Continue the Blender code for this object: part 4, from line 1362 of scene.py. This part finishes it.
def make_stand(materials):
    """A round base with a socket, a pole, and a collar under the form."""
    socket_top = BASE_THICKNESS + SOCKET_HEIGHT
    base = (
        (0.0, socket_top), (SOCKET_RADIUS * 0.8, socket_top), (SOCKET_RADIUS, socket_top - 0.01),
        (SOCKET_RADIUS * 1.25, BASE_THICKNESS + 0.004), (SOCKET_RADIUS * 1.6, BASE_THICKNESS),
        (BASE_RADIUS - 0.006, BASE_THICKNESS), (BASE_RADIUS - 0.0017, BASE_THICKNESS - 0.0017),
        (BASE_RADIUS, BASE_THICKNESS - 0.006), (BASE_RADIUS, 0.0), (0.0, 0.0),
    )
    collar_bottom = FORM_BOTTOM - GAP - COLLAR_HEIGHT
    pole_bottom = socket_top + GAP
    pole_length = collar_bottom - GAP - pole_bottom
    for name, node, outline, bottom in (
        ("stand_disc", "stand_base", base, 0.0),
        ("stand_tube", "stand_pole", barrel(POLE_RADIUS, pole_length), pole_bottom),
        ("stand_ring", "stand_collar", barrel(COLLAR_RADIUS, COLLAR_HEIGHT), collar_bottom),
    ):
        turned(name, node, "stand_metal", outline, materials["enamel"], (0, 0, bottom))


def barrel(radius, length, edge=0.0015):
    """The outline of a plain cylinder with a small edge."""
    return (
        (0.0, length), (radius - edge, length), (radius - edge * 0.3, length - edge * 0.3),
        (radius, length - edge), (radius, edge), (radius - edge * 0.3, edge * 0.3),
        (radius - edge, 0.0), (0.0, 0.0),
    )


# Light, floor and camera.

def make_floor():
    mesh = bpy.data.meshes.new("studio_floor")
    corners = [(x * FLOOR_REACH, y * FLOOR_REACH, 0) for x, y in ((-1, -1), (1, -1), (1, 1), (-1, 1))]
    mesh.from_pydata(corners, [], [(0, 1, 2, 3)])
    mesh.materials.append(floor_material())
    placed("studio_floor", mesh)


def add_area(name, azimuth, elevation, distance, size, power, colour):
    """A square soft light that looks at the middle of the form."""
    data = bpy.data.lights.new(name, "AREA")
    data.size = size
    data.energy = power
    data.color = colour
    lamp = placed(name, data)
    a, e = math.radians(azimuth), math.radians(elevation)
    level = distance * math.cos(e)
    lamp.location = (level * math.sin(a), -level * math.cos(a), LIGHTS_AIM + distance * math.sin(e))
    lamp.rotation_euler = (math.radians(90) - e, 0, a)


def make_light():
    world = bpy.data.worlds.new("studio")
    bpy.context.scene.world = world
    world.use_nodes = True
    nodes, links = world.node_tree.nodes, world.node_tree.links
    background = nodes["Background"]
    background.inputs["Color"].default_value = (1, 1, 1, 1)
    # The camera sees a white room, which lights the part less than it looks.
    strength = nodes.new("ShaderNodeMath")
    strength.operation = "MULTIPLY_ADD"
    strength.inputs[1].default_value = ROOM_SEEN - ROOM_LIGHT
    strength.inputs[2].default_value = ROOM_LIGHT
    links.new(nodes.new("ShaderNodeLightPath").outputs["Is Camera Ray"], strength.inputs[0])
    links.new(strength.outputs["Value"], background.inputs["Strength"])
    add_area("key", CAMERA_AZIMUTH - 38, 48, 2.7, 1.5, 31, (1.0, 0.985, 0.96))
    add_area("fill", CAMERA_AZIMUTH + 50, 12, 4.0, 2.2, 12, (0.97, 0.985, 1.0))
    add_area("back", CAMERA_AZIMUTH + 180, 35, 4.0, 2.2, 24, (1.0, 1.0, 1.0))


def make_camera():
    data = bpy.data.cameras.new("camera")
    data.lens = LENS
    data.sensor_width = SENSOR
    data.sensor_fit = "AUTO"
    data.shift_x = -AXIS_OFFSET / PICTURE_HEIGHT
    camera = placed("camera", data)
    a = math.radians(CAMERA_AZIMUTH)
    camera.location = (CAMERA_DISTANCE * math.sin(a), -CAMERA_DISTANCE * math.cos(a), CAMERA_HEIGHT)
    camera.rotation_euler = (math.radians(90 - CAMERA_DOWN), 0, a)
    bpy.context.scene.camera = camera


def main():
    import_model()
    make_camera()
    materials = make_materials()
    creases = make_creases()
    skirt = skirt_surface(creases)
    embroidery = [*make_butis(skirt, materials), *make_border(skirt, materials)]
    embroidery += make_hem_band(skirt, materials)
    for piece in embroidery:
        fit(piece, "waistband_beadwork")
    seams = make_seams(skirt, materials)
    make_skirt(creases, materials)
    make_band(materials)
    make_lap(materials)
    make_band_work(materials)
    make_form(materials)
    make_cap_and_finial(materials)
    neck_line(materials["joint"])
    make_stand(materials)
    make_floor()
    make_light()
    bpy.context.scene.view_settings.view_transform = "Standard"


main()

## YOUR TASK
Using the material above, copy every line in which the string "scene" occurs.

## TASK RESPONSE
Continue the Blender code for this object: part 4, from line 1362 of scene.py. This part finishes it.
    bpy.context.scene.world = world
    bpy.context.scene.camera = camera
    bpy.context.scene.view_settings.view_transform = "Standard"